QoS appears to be a method of each machine agreeing a minimum datarate for a QoS enabled application.
my problem is basically we have 2 pc's, one downloading, and one playing games. whenever i use the download pc and download stuff, even if i limit the bandwidth, the gaming pc gets very laggy i guess cause of all the packets flooding my network. so its not the bandwidth thats the issue. my hope is a gaming router or this QoS or packet shaping will solve this.
Quote from Becky Rose :I dont know (i'm good - but I have my limits ! ), I think it warrants looking into - both what it does and how to make the most of it.

EDIT: I've been reading the Microsoft stuff on it. It's all a bit complicated but I did note that the application itself has to support QoS and both machines have it running in order for it to guarantee enough bandwidth.

QoS appears to be a method of each machine agreeing a minimum datarate for a QoS enabled application.

I think you may have been looking at an article about a very microsoft orientated QoS. Unfortunately QoS itself, is rather vague.

Basically the way I've understood it over the years, is that the QoS we're "discussing" is that done at the packet level on layer 3 switches / routers. Packets are marked according to the type of packet they are and the corresponding amount of priority required, and then stuffed into a queue. This queue is then processed, according to priority decided by either your rules, or the rules built into the switch / router. On most *good* switches and routers, you can also allow certain Network ID's to have priority over other's, as well as physical ports. Attached is the GUI that DD-WRT gives you. Its basically just a front end to iptables with the layer 7 patch; which gives you slightly more "programmability", as this lets you inspect the packets more closely.

Effectly you can allow only a certain %'age of your line to be used, or only a certain speed of communication per port. This applies to both WAN and LAN usually.

Quote from drinklime :my problem is basically we have 2 pc's, one downloading, and one playing games. whenever i use the download pc and download stuff, even if i limit the bandwidth, the gaming pc gets very laggy i guess cause of all the packets flooding my network. so its not the bandwidth thats the issue. my hope is a gaming router or this QoS or packet shaping will solve this.

Assuming this is bittorrent (which of course you are using to download legal content) that we're discussing, then limiting the download speed is a bit of a non-starter.
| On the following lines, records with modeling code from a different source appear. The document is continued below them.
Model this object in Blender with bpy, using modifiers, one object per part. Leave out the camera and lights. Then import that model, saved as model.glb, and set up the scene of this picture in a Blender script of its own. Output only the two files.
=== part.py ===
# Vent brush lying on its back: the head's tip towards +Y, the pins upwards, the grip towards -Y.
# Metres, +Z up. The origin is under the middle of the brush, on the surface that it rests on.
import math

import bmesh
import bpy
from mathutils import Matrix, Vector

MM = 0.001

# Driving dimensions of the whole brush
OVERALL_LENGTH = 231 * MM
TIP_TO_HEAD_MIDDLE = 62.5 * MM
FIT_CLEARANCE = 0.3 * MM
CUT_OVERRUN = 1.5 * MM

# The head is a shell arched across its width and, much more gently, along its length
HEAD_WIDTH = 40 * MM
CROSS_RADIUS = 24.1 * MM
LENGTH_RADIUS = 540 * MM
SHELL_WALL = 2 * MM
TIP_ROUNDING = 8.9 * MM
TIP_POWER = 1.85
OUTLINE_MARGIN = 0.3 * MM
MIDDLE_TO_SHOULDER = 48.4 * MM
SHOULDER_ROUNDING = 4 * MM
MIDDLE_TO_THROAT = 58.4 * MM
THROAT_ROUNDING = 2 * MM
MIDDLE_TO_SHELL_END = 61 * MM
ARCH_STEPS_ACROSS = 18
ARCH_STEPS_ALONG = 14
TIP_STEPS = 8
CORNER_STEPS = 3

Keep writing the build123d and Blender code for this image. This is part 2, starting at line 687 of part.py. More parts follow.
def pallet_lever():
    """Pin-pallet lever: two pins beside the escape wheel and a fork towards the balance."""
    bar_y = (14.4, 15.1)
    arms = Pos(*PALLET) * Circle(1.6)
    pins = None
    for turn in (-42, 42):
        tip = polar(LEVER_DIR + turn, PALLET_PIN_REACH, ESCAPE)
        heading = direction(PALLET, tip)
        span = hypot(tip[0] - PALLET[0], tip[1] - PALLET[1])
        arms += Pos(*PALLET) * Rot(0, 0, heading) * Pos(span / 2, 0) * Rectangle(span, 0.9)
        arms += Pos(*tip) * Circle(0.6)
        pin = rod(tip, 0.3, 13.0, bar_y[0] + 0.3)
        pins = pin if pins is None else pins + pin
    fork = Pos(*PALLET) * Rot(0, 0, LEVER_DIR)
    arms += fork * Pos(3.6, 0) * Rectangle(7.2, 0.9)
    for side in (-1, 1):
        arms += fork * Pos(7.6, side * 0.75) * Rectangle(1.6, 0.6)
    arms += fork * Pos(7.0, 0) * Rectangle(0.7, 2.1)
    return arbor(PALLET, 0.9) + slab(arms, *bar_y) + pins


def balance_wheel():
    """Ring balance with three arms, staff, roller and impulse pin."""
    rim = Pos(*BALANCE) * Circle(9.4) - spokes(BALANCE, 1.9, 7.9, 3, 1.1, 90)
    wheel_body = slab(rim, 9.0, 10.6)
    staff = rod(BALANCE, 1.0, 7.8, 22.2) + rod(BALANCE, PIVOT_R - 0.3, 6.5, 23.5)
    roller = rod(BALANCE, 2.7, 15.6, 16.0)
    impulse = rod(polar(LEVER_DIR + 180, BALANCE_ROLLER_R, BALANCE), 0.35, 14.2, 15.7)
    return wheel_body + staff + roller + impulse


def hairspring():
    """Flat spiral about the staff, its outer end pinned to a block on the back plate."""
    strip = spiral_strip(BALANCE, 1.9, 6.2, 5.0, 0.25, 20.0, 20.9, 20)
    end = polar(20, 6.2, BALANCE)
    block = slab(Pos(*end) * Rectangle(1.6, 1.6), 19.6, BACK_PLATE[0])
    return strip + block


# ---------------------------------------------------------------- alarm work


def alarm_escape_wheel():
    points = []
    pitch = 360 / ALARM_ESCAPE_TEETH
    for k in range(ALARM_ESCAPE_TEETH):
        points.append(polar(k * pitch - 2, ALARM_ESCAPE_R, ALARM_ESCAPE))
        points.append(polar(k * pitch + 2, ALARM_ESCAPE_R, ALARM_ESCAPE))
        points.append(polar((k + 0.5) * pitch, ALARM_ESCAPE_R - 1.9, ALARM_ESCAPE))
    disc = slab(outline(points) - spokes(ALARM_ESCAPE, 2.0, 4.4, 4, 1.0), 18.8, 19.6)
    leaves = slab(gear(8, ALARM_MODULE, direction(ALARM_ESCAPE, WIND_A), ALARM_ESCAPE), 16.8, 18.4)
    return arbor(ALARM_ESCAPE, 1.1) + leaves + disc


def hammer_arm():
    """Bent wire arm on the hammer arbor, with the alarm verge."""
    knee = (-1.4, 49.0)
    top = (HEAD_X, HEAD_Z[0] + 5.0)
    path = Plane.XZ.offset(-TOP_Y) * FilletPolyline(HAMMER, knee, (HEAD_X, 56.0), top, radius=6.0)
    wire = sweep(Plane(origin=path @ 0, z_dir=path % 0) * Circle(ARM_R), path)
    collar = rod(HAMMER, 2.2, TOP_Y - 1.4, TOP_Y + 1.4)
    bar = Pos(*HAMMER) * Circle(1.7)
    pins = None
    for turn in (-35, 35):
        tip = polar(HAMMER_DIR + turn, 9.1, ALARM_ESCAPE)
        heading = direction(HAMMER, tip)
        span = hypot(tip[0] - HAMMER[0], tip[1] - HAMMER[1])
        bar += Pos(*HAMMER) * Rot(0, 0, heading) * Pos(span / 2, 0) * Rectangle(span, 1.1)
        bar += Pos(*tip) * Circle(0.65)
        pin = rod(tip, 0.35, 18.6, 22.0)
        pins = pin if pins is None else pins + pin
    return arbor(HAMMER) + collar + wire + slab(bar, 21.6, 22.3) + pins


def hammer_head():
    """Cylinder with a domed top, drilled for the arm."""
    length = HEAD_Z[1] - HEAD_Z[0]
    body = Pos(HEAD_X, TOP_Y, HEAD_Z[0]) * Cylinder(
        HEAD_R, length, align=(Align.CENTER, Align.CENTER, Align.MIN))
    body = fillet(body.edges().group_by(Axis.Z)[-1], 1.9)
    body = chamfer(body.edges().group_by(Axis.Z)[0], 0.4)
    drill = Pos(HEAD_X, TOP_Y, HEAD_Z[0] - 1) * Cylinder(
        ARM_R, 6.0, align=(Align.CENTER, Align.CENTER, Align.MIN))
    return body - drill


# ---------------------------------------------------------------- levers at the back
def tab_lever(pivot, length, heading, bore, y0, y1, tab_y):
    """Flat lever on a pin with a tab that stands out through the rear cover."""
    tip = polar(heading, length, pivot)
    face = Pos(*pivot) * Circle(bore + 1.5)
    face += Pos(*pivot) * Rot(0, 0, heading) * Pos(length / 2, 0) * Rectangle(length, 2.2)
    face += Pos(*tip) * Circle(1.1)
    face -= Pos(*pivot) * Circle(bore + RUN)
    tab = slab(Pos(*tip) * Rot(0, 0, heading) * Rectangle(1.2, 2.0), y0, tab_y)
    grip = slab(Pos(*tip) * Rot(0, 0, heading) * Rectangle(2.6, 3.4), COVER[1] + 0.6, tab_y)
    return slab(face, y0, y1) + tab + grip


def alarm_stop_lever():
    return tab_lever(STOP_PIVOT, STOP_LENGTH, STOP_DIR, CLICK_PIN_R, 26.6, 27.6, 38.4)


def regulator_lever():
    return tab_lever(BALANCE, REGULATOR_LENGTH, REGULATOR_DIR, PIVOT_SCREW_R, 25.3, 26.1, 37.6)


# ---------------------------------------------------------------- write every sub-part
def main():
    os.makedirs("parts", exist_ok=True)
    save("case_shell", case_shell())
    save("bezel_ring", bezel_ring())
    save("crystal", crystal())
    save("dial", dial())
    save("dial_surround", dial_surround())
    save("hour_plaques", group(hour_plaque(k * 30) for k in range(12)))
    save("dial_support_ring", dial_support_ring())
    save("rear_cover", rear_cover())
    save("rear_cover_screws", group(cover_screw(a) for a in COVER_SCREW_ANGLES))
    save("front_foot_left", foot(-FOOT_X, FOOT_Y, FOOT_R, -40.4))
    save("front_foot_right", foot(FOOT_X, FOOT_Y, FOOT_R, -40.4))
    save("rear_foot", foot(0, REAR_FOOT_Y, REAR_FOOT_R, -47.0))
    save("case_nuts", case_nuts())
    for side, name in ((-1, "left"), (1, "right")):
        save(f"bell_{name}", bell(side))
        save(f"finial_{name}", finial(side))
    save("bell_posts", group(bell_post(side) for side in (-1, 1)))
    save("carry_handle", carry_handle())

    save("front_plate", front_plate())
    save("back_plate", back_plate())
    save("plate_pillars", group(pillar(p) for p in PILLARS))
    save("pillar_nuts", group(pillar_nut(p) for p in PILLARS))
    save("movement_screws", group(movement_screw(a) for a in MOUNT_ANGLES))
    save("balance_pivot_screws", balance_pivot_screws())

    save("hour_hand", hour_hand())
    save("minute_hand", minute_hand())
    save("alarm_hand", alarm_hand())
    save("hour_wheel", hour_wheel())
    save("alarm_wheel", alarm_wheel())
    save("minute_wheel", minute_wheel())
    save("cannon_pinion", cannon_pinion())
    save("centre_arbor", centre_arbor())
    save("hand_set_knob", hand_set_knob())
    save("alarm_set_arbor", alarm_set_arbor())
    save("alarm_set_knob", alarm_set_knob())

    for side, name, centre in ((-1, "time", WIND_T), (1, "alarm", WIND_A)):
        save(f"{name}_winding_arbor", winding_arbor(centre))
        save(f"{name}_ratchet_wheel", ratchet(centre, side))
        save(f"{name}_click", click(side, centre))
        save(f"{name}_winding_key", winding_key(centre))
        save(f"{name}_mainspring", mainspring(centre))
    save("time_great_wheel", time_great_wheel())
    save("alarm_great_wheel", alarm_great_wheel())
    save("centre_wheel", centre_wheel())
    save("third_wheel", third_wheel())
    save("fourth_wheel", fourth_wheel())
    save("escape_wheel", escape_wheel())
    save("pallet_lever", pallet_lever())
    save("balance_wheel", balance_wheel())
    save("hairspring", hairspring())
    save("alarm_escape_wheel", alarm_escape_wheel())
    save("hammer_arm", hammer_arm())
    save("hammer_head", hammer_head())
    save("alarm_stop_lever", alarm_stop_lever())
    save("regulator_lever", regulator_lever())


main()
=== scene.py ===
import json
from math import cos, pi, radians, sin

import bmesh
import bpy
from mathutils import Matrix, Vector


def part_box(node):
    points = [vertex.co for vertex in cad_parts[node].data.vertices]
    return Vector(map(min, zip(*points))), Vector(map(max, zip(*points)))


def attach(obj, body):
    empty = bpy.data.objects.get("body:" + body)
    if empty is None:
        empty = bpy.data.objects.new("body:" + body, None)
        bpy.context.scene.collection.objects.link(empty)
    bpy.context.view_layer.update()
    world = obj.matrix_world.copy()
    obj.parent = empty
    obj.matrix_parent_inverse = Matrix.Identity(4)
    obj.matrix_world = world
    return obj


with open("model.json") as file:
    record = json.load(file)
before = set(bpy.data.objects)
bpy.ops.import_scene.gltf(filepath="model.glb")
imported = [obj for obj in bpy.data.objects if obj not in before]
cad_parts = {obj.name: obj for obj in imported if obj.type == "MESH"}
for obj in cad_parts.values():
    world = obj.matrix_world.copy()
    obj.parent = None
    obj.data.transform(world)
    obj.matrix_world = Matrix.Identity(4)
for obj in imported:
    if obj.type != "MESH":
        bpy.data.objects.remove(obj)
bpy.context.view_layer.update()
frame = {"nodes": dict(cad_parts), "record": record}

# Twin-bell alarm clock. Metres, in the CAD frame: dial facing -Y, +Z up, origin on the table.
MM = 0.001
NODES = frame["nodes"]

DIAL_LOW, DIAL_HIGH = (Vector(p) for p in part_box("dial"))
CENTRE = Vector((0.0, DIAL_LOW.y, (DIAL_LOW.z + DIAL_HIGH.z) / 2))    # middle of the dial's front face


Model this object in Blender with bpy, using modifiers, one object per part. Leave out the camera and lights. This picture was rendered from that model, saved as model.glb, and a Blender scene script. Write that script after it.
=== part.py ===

For most home routers you'll find that theres normally so many open connections, that your router still can't cope. Try limiting that instead.
actually i was specifically referring to newsbin, and it is just straight downloading from a usenet server. no matter what i limit the bandwidth to the other computer will stutter badly during online gaming (even if the ping still looks good).

I am thinking about buying the D-Link DGL-4100 to try to solve this. Currently I have an 8-port SMC router which has been great except for this issue.
Second time lucky...

I've not heard anyone talk of usenet for agggess.

With regards to your problem, another explanation is that your router has a "dumb" hub (i.e. layer 1 network device) as the local communication. What this means is that it delivers all the packets, to all local ports, all the time. Which is inefficient. There could be a few other possibilities, but I'd bet my money on that.
hmm, from what i remember it was advertised as switched ports... not sure though

im about 90% on buying the D-link

by the way usenet is awesome

i can download at 7 mbps - (which guarantees an angry knock on my door)
Hmm, in that case it could be a million and one things
Quote from the_angry_angel :I've not heard anyone talk of usenet for agggess.

What's there to say? People use it, it works, everyone is happy.

Eating bandwidth everywhere.
As a brand I try to avoid D-Link routers, i've used a few at work and had a few failures with them, infact, with all of them that i've seen go out the door.

Anyway onto solving this problem, if I buy a wireless router with a 4 port switch rather than hub (accepting that wireless works as a hub regardless - but my sister doesnt use much bandwidth) what do I need to look for in the specification to be sure I will get these packet management features - because i've never seen them before.
Depends on manufacturer, tbh. They may advertise "Quality of Service", but what features that includes is rarely documented properly.

My only experience is with DD-WRT (my example above), which runs on certain revisions of Linksys WRT54G's + a few other random routers (see http://en.wikipedia.org/wiki/DD-WRT or http://www.dd-wrt.com/wiki/ind ... lation#Supported_Devices). I've also used some Netgear routers, and a draytek one. In my opinion, all except the ones that were running DD-WRT were crap, you dont get anywhere near the number of features.

If you find a couple of router's you're interested in, do some googling, ask on forums, and see what you can find out. Thats my only suggestion I'm afraid.
Quote from the_angry_angel :I've also used some Netgear routers, and a draytek one. In my opinion, all except the ones that were running DD-WRT were crap

Just need to mention my netgear router/fw has an average uptime of about 30 years, firewalled throughput inside the LAN (100mbit) at over 8mb/s which was atleast pretty good when i got it, and a very decent set of basic routing features.
10mbit and your worried about lag? Thats 1.2 meg a second your connection can handle. LFS would take up about 5kbs. I have no trouble sharing a 2mbit connection with 4 others.
Quote from filur :Just need to mention my netgear router/fw has an average uptime of about 30 years, firewalled throughput inside the LAN (100mbit) at over 8mb/s which was atleast pretty good when i got it, and a very decent set of basic routing features.

No QoS though? Which is primarily what I'm refering to.